We currently have some code keeping track of what users pushed the big button, without launching the nukes (i.e. not entered any codes, or entered the wrong codes), mostly as a vestige from last years. By that point, already like 50 users had pressed it. I did a count on our database for any button pressed by users who were above the karma threshold, without returning any of the names, and it returned 0, so I knew that something had gone wrong.
I had also looked at the code and had a suspicion the code was quite hard to get right, because of a bunch of timezone shenanigans (which javascript has terrible handling for). So I pinged Robert and we walked through the code together and found the bug. My suspicion about timezones ended up being wrong, but we discovered a different bug that was more straightforward.
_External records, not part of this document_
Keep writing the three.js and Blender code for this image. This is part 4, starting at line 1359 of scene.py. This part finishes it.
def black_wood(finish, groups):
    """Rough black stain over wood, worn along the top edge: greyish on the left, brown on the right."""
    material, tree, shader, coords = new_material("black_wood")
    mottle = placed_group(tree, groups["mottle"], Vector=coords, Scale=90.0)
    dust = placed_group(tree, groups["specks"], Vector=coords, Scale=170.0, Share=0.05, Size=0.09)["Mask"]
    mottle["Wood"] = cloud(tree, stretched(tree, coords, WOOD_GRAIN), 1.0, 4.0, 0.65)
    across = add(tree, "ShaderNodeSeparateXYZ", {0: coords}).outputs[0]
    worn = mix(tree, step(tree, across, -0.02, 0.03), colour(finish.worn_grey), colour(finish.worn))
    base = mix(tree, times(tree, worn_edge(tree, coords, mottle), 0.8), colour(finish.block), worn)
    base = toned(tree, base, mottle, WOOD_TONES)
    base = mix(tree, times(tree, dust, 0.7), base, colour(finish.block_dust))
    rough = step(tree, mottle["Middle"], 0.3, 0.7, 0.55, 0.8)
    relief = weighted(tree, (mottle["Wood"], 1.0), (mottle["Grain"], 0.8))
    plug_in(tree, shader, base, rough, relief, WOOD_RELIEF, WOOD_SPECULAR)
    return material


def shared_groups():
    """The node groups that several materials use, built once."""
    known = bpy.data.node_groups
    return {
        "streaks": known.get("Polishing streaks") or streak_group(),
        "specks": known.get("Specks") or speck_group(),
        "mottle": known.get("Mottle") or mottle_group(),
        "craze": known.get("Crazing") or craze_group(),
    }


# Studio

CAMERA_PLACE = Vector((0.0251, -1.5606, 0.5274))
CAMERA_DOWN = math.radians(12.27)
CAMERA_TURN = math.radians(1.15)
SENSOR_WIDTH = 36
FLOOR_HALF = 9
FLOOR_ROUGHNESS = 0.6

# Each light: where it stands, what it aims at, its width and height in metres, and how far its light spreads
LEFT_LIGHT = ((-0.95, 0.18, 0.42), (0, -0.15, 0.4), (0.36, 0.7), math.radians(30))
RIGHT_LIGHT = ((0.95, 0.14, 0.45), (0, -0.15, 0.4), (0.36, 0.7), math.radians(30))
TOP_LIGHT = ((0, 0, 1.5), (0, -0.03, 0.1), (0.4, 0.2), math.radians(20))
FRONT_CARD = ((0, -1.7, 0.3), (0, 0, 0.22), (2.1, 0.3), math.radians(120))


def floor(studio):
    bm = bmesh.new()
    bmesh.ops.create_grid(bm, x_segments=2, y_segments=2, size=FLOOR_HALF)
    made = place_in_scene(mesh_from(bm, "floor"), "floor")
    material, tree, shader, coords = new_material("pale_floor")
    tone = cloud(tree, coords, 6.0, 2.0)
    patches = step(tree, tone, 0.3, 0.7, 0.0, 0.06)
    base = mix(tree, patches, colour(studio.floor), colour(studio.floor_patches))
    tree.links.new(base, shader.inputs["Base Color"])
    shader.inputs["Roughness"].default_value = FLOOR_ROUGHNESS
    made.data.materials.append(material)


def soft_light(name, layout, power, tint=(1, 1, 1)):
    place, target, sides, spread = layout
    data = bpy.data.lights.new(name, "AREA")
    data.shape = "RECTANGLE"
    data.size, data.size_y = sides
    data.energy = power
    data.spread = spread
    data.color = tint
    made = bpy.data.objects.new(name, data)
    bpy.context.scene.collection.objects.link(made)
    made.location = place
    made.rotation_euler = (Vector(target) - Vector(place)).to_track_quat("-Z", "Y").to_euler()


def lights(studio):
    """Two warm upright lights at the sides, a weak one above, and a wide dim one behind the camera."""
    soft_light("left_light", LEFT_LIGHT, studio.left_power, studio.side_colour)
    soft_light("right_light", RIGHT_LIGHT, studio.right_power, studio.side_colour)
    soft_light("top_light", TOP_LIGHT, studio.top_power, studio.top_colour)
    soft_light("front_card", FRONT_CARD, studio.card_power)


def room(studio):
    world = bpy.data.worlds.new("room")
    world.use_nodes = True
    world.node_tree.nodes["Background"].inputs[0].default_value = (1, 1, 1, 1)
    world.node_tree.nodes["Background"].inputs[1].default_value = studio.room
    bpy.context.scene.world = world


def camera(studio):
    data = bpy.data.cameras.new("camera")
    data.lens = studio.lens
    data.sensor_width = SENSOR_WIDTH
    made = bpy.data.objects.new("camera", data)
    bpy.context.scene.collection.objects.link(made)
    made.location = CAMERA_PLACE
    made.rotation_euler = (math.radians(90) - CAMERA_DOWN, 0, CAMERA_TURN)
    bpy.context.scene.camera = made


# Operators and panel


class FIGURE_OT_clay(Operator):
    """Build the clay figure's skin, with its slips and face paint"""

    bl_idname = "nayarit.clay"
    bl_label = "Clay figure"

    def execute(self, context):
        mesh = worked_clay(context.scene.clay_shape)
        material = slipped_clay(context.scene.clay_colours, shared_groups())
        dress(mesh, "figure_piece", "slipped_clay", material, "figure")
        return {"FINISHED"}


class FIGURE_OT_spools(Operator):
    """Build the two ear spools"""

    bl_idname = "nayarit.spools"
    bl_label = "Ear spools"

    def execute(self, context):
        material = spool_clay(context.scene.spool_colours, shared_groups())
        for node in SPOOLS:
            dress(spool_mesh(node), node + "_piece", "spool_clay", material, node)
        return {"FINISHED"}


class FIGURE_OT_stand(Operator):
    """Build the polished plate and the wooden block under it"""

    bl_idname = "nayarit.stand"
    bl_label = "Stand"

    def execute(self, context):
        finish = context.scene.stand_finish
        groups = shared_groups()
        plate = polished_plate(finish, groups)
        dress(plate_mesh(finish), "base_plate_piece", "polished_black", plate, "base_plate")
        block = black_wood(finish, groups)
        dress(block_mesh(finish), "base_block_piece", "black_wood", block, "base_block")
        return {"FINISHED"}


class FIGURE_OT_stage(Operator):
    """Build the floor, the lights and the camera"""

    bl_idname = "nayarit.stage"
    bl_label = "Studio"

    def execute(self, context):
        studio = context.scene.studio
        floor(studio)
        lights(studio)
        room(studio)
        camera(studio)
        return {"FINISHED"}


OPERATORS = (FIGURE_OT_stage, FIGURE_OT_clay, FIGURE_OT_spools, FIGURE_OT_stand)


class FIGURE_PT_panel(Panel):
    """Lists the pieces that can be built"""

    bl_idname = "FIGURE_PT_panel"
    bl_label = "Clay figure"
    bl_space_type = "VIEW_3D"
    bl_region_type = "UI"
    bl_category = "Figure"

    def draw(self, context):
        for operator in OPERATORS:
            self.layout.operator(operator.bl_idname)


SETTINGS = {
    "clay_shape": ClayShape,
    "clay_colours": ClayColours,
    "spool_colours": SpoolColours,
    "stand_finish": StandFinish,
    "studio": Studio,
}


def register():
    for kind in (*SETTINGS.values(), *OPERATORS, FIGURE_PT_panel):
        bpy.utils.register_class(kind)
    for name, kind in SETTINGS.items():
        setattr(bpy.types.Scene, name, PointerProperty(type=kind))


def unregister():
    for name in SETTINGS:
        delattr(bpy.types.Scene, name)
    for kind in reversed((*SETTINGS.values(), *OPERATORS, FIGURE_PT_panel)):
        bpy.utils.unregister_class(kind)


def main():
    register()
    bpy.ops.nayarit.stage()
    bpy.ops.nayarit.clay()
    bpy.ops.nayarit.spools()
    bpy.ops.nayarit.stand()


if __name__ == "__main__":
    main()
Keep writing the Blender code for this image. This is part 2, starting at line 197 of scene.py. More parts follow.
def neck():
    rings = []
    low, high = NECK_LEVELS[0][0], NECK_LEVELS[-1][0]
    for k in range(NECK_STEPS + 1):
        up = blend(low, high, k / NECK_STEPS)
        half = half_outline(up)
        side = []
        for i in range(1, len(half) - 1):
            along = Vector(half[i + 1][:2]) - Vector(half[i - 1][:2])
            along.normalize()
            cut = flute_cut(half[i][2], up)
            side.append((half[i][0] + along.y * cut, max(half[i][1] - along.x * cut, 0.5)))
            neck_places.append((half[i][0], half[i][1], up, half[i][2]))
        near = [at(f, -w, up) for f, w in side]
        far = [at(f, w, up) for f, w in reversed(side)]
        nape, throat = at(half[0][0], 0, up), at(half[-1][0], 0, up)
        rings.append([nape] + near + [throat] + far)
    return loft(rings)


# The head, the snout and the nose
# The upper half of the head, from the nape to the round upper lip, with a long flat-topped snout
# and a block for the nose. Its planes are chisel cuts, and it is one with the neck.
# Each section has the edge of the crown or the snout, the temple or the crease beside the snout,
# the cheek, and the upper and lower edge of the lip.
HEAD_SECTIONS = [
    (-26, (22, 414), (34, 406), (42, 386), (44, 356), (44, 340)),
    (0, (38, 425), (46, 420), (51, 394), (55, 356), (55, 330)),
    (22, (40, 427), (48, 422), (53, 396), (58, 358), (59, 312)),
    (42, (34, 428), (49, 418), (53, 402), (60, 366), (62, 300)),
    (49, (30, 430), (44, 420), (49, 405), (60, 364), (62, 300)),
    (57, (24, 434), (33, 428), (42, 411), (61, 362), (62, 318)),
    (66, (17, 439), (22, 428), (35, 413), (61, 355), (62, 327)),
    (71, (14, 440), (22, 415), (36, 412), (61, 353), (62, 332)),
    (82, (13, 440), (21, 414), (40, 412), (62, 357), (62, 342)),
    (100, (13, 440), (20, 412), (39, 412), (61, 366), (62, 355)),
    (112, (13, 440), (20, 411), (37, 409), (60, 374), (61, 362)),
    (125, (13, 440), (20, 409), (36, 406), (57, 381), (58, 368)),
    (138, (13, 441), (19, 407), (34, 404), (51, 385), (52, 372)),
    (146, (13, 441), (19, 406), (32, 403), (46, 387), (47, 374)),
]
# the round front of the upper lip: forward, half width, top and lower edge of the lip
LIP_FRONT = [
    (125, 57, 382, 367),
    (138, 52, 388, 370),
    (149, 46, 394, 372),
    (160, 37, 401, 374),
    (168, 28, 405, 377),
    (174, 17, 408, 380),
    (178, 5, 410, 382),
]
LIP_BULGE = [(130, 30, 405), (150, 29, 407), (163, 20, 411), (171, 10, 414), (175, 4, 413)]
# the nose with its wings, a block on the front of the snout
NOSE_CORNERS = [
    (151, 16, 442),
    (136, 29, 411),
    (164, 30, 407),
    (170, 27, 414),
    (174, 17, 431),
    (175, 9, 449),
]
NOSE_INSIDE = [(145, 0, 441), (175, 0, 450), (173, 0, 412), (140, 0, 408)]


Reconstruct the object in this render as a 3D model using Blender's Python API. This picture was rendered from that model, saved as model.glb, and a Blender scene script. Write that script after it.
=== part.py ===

I considered it, but I decided against it. I think false alarms are more in the same spirit of the game, and I still wanted to run the actual experiment we set out to run.
I feel like there’s some kind of parallel here with Petrov’s situation that I’m not smart enough to describe beyond saying I think it exists.
I think you should remove the code which checks which users pressed the button but didn’t enter the code. That seems not in the spirit of the game.
I mean, I am sure glad we had it, given that it allowed me to debug this.
I also think de-facto, making it so I really couldn’t tell who launched nukes would require many hours of effort and changes to our logging infrastructure that seem ill-advised, so ultimately the only thing that whoever launches the nukes can rely on is our word and promise here. I don’t think it’s worth it for me to make that information unrecoverable, given both the risk and time cost it would entail.
Sure, but in the unlikely event that a high karma user had blown up the site immediately wouldn’t you have known their identity and broken your word? If anything I’d like you to not promise and instead say “it’s unlikely we’ll know”.
No, I wouldn’t have known, since I intentionally only counted the number of records, not seen any details about them.
I retract my criticism.
No:
It can count metaphorically, but I still want to do the real test.